Step 4: Eigenprofile Training
Augmented images are grouped by attack family. For each of the four groups, all images are converted to grayscale, resized to 100x100, flattened into 10,000-dimensional vectors, and a PCA model (5 components) is fit on the group's image matrix. The resulting principal components, the "eigenprofiles", are serialized for reuse at inference.
Step 5: Reconstruction Error Classification
A new flow image is projected onto each group's 5-dimensional eigenspace and reconstructed. The L2 norm between the original and reconstructed image is computed for each group and the group yielding the lowest error wins. For benign rejection, raw NetFlow rows are normalized with the shared scaler and zero-padded to 10,000 dimensions before projection.
Results
Classification Accuracy: 70% (21/30)
Application (6/6), Credential (3/3), Botnet (3/3), and Infil2 (3/3) all classify correctly with low, stable reconstruction errors. The misclassifications are systematic rather than random: DDoS1-Tuesday and DoS1-Thursday (6 images) are consistently predicted as exploit, as their cluster-boundary images visually resemble the exploit group's training data more than the other denial files. Infil1-Wednesday (3 images) is consistently predicted as application, because low-rate infiltration traffic can produce 2D cluster patterns geometrically similar to web application traffic. Notably, misclassified files show errors of 4,900 to 5,540 vs. correctly classified denial files at 896 to 1,679, so the error magnitude itself is a useful anomaly signal even when group assignment is wrong.
Benign Separation: 6.27x Ratio
8,000 benign flow rows (from four source files) are passed through the shared scaler and zero-padded before projection. Mean best-group reconstruction error for benign traffic is ~21,110 vs. ~3,369 for matched attack traffic, a 6.27x separation. All four group models produce consistently high errors on benign data and none generalizes to out-of-distribution traffic. This gap enables a simple threshold-based anomaly filter: any sample with a best-group error above ~10,000 can be flagged as likely benign before reaching the group classifier.
Eigenprofiles by Attack Group
The 5 principal components learned for each group. Application traffic is highly consistent, with PC1 alone explaining 79.4% of variance. Credential traffic spreads across three components of near-equal weight (33.6%, 33.1%, 19.0%), reflecting more diverse cluster patterns within brute-force traffic.
Sample Cluster Images & Reconstructions
Sample cluster-boundary images (left column) and their eigenprofile reconstructions (right column) for correctly classified test cases. Each cluster image shows NetFlow records in 2D PCA space with K-means decision boundaries. The reconstruction shows how well the group's eigenprofile captures the image's visual structure.
Application
Credential
Denial-of-Service
Exploit / Infiltration
Notebook
Complete Jupyter notebook covering shared normalization, stratified sampling, cluster-boundary image generation, eigenprofile training, test classification, and benign rejection evaluation.

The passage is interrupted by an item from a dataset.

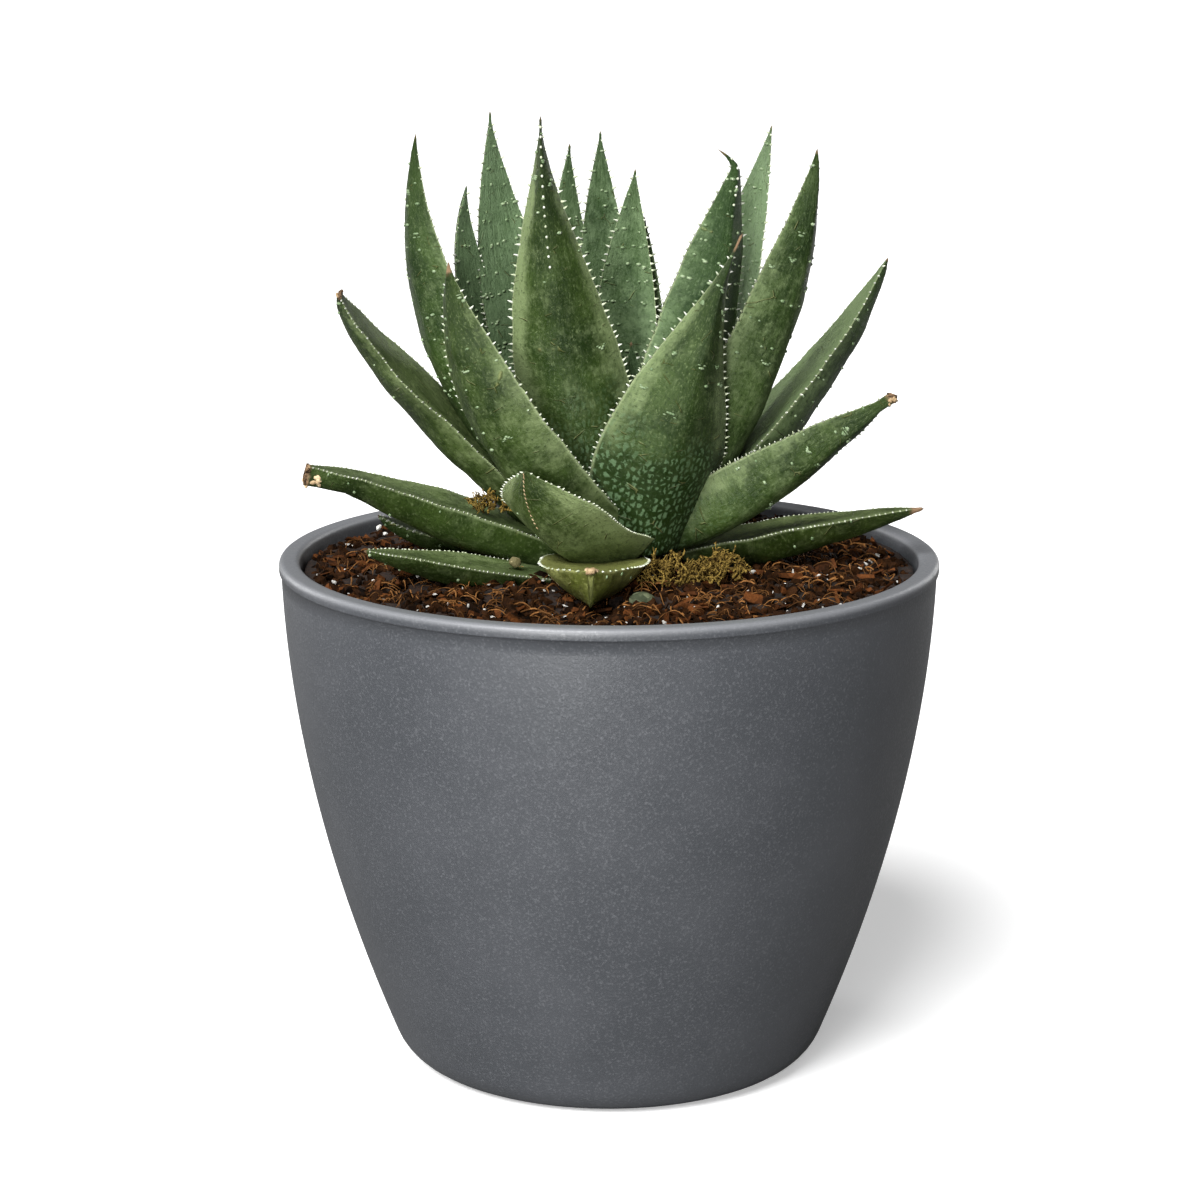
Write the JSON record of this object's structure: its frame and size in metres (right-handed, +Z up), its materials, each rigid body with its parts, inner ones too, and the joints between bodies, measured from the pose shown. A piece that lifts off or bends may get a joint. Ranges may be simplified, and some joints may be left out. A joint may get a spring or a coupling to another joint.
{
  "type": "potted haworthia",
  "caption": "Live rosette succulent with thick, pointed, toothed leaves on a short stem, rooted in bark mix in a round, flared planter with a flat rim.",
  "frame": {"origin": "centre of the pot's underside, on its axis and in the plane of its foot ring", "axes": "+Z up along the pot's axis; -Y is the front, where the short stub leaf points; +X to the right seen from the front"},
  "size_m": [0.15, 0.15, 0.217],
  "materials": {
    "pot": "matte anthracite with a fine grain, paler on the rim",
    "mix": "rough brown bark, coir fibre and white grit",
    "stem": "pale, dry and fibrous",
    "leaf": "satin grey-green skin with a pale bloom, white teeth and raised white dots",
    "moss": "dry, branched and yellow-brown",
    "pebble": "matte, slightly mottled"
  },
  "bodies": {
    "root": {"planter_pot": "pot", "potting_mix": "mix", "stem_with_roots": "stem", "leaf_front_stub": "leaf", "leaf_on_mix_left": "leaf", "leaf_on_mix_right": "leaf", "leaf_low_left": "leaf", "leaf_low_right": "leaf", "leaf_under_left": "leaf", "leaf_back_low_left": "leaf", "leaf_back_low_middle": "leaf", "leaf_back_low_right": "leaf", "leaf_front_short": "leaf", "leaf_front_right_tall": "leaf", "leaf_front_left_tall": "leaf", "leaf_slanted_left": "leaf", "leaf_slanted_right": "leaf", "leaf_front_centre_tall": "leaf", "leaf_tall_right": "leaf", "leaf_tall_left": "leaf", "leaf_curled_right": "leaf", "leaf_back_right_tall": "leaf", "leaf_slim_left": "leaf", "leaf_back_left_wide": "leaf", "leaf_inner_back": "leaf", "leaf_back_slim_right": "leaf", "leaf_back_middle": "leaf", "leaf_back_slim_left": "leaf", "leaf_heart": "leaf", "moss_clump_front": "moss", "moss_clump_right": "moss", "pebble_round": "pebble", "pebble_flat": "pebble"}
  },
  "joints": []
}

View Notebook →Full Report
Complete writeup including problem statement, methodology, per-group results with explained variance tables, classification results table, benign rejection analysis, and discussion of limitations and future work.
Read the Full Report →Key Takeaways
- 70% classification accuracy reflects real structural similarity between some attack families; the misclassifications are systematic and informative, not random noise.
- The 6.27x benign separation ratio is the more operationally valuable result: a simple reconstruction-error threshold can reliably filter benign traffic before the group classifier runs.
- Two lossy projections in series (77D to 2D to 100x100 image to 5D eigenspace) is a significant limitation. Replacing the first PCA projection with a supervised method like LDA would likely improve classification accuracy substantially.
- Image-style encoding of network flow data opens the door to the full computer vision toolkit for network security problems.